Dopo l’album “Islands” del 1977 Robbie giunge alla conclusione che quasi vent’anni di dischi, concerti e di vita on the road sono sufficienti. È tempo di chiudere e di passare ad altro. E qual è il modo migliore? Semplice, chiamiamo un po’ di amici e ci facciamo una bella suonata
all together. Già che ci siamo, chiamiamo anche quel piccoletto con la barba e gli facciamo riprendere la serata. Risultato finale? “The Last Waltz”, un altro capolavoro, sia per la musica che per il film (non guasta il fatto che gli amici siano Bob Dylan, Joni Mitchell, Dr John, Neil Young, Eric Clapton, Muddy Waters, Van Morrison, Ringo Starr e tanti altri di quella “risma”, e che il piccoletto dietro la cinepresa si chiami Martin Scorsese).

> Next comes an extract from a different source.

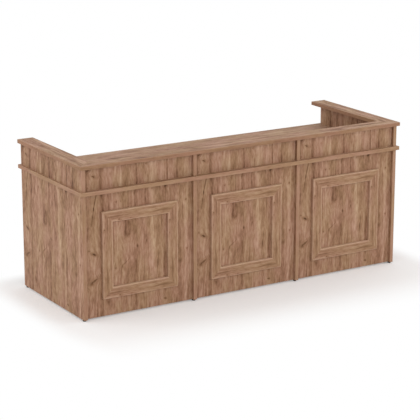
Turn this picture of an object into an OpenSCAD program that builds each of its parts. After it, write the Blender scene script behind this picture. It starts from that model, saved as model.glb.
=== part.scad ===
// Judges table: a three-bay desk with a raised screen round its front and sides.
// It is built from flat boards with banded edges. Each bay of the front carries a mitred moulding frame.
// Lengths are millimetres. X runs along the table, the public front faces -Y and Z is up.
// The origin lies on the floor, under the middle of the desk top.

/* [Overall] */
// Length over the desk top and the cap
overall_length = 2190; // [1900:10:2500]
// Depth over the desk top and the cap
overall_depth = 800; // [700:10:950]
// Height of the desk top's upper face above the floor
desk_height = 750; // [700:5:800]
// Clear height of the screen, from the desk top to the cap
screen_height = 128; // [110:2:200]
// How far the desk top and the cap stand out past the body, all round
overhang = 14; // [8:1:24]

/* [Boards] */
// Thickness of every board
board_t = 22; // [18:1:25]
// Thickness of the banding glued to the visible edges
band_t = 2; // [1:0.5:3]
// Radius of the banding's long corners
band_r = 1; // [0.25:0.25:1]
// Width of the cap boards
cap_width = 100; // [90:5:130]
// How far the panels lie behind the front edges of the uprights
panel_inset = 20; // [12:1:30]
// Depth of the screen's short posts, front to back
post_depth = 64; // [60:1:72]

/* [Mouldings] */
// Bare panel between an upright and the moulding frame
frame_side_margin = 102; // [60:1:160]
// Bare panel above the moulding frame
frame_head_margin = 107; // [60:1:160]
// Bare panel below the moulding frame
frame_foot_margin = 102; // [60:1:160]
// Width of the moulding
mould_w = 66; // [50:1:90]
// Thickness of the moulding
mould_t = 18; // [16:0.5:20]
// Radius of the rounding along both edges of the moulding's face
mould_edge_r = 6; // [2:0.5:9]

/* [Glides] */
// Height of a glide, which is also the gap under the boards
glide_h = 9; // [4:0.5:12]
// Diameter of a glide
glide_d = 20; // [16:1:22]
// Distance from an upright's front or back edge to a glide's centre
glide_setback = 22; // [16:1:60]
// Diameter of a glide's nail
nail_d = 2.2; // [1.6:0.2:3]
// Length of the nail above the glide
nail_l = 16; // [10:1:25]

/* [Cam fittings] */
// Diameter of a cam housing
cam_d = 15; // [12:1:16]
// Height of a cam housing
cam_h = 14.5; // [13:0.5:15]
// Distance from a joint to the cam's centre
cam_reach = 24; // [20:1:34]
// Diameter of a cam bolt's shank
bolt_d = 7; // [6:0.5:8]
// Diameter of the cam bolt's threaded end
bolt_thread_d = 5; // [4:0.5:6]
// Length of the cam bolt's threaded end
bolt_thread_l = 10; // [8:0.5:10]
// Diameter of the cap that covers a cam
cover_d = 18; // [17:1:22]
// Thickness of that cap
cover_t = 1.2; // [0.8:0.2:2]

/* [Dowels, biscuits and screws] */
// Diameter of a dowel
dowel_d = 8; // [6:1:10]
// Depth that a dowel reaches into a board's face
dowel_face_depth = 10; // [8:1:10]
// Depth that a dowel reaches into a board's edge
dowel_edge_depth = 20; // [15:1:25]
// Length of a biscuit in a mitre of the cap
biscuit_l = 56; // [45:1:60]
// Width of a biscuit
biscuit_w = 23; // [16:1:25]
// Thickness of a biscuit
biscuit_t = 4; // [3:0.5:5]
// Diameter of a screw that holds a moulding
screw_d = 4; // [3:0.5:5]
// Diameter of the screw's head
screw_head_d = 8; // [7:0.5:9]
// Depth that the screw reaches into the moulding
screw_bite = 9; // [6:0.5:9]

/* [Hidden] */
$fn = 64;

// Colours of the oak boards, of their banding and mouldings, and of the fittings
oak = [0.64, 0.50, 0.41];
oak_band = [0.67, 0.53, 0.44];
oak_mould = [0.62, 0.48, 0.39];
beech = [0.80, 0.65, 0.46];
black_plastic = [0.06, 0.06, 0.06];
brown_plastic = [0.42, 0.30, 0.22];
zinc = [0.72, 0.72, 0.70];
steel = [0.60, 0.60, 0.62];

// Radial room between a fitting and its hole
fit_room = 0.05;
// Fine joint where two bands of one board meet at a corner
band_joint = 0.1;
// How far a cutting shape runs past the face that it cuts
past = 1;

// Uprights are counted from the left: side panels at the ends, partitions between them
bays = 3;
sides = [0, bays];
partitions = [1, 2];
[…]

Dopo The Last Waltz, Robbie Robertson da solista si lancia in un percorso musicale più introspettivo, più profondo, sicuramente meno appariscente ma sempre di grande qualità. Non solo, l’esperienza col piccoletto barbuto gli è piaciuta assai, tanto è vero che un’importante fetta della produzione musicale di Robertson sarà legata ai lavori dell’amico Martin Scorsese, che così rende omaggio al grande musicista.
“La musica di Robbie ha avuto un ruolo importante nella mia vita e in quella di milioni di altre persone in tutto il mondo. La musica della Band e la sua da solista sembravano venire dai luoghi più profondi del cuore di questo continente, con le sue tradizioni, tragedie e gioie”.